Single by Poets of the Fall

from the album Signs of Life
- Released: 30 June 2004
- Genre: Alternative rock, post-grunge, acoustic rock, blues rock
- Length: 3:47
- Label: Insomniac
- Songwriters: Markus Kaarlonen, Marko Saaresto, Olli Tukiainen

Poets of the Fall singles chronology
|  | "Late Goodbye" (2004) | "'Lift'" (2004) |

= Late Goodbye =

"Late Goodbye" is a song by the Finnish rock band Poets of the Fall that appeared in the 2003 video game Max Payne 2: The Fall of Max Payne as well as on the band's debut album Signs of Life.

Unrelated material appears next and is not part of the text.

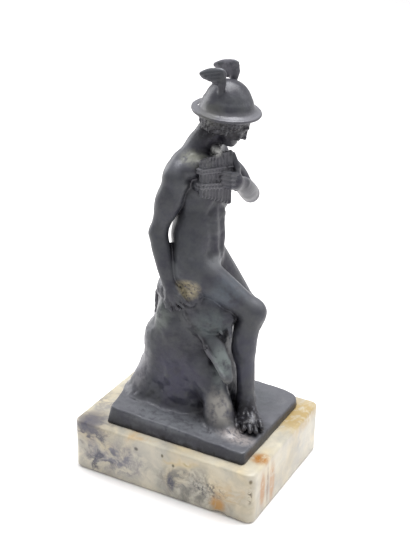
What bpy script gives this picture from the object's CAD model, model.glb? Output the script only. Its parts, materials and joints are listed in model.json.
import json
import math
from collections import namedtuple

import bmesh
import bpy
import numpy as np
from mathutils import Matrix, Vector

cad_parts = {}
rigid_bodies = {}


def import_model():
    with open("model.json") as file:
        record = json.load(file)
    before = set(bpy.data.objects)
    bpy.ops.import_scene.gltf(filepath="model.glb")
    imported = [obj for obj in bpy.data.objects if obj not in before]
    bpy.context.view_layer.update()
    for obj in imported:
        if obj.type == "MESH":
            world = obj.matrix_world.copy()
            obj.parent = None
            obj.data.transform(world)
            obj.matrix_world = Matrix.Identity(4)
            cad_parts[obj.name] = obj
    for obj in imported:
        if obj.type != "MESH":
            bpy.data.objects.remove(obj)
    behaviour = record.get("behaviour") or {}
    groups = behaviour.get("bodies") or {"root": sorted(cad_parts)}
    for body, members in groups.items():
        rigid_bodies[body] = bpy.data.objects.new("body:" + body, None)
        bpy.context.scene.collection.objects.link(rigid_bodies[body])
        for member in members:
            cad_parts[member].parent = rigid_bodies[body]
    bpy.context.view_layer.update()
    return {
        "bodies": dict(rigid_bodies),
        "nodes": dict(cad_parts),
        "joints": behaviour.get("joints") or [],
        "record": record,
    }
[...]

It was also the first single released from the album and reached No. 14 on the Finnish Singles Chart as well as No. 1 on Radio SuomiPOP's Top 30 chart.

== Track listing ==
1. "Late Goodbye" (album version) – 03:47
2. "Late Goodbye" (radio edit) – 03:18
3. "Late Goodbye" (unplugged) – 03:33
4. "Late Goodbye" (piano instrumental) – 03:19
5. "Everything Fades" – 03:09

== Release history ==

| Country | Release date |
|---|---|
| Finland | 30 June 2004 |
| Worldwide iTunes | 12 April 2008 |

== Awards ==

| Year | Award | Title | Result |
| 2004 | Game Audio Network Guild (G.A.N.G) Awards | Best Original Vocal Song – Pop | Won |
| YleX's"Best of 2004" | Best Finnish Song | 7th place |
| 2007 | Helsingin Sanomat | Most Beloved Finnish Rock Song | Nominated |

== Max Payne 2 ==
The song can be heard by the player at various times during the game:
- It is overheard playing through the headphones of the janitor cleaning the basement of Max's apartment. He also sings and hums along to the lyrics.
- It is played by a cleaner on a piano for 24 seconds in a room in the apartments where several Inner Circle members live.
- The game's antagonists often whistle or hum the song when not talking or fighting.
- Max tries to play different versions of the song on a piano in one of the missions.
- Mona Sax sings it in the shower at her flat at the closed-down Address Unknown amusement park.
- The full song is also heard over the credits upon completion of the game.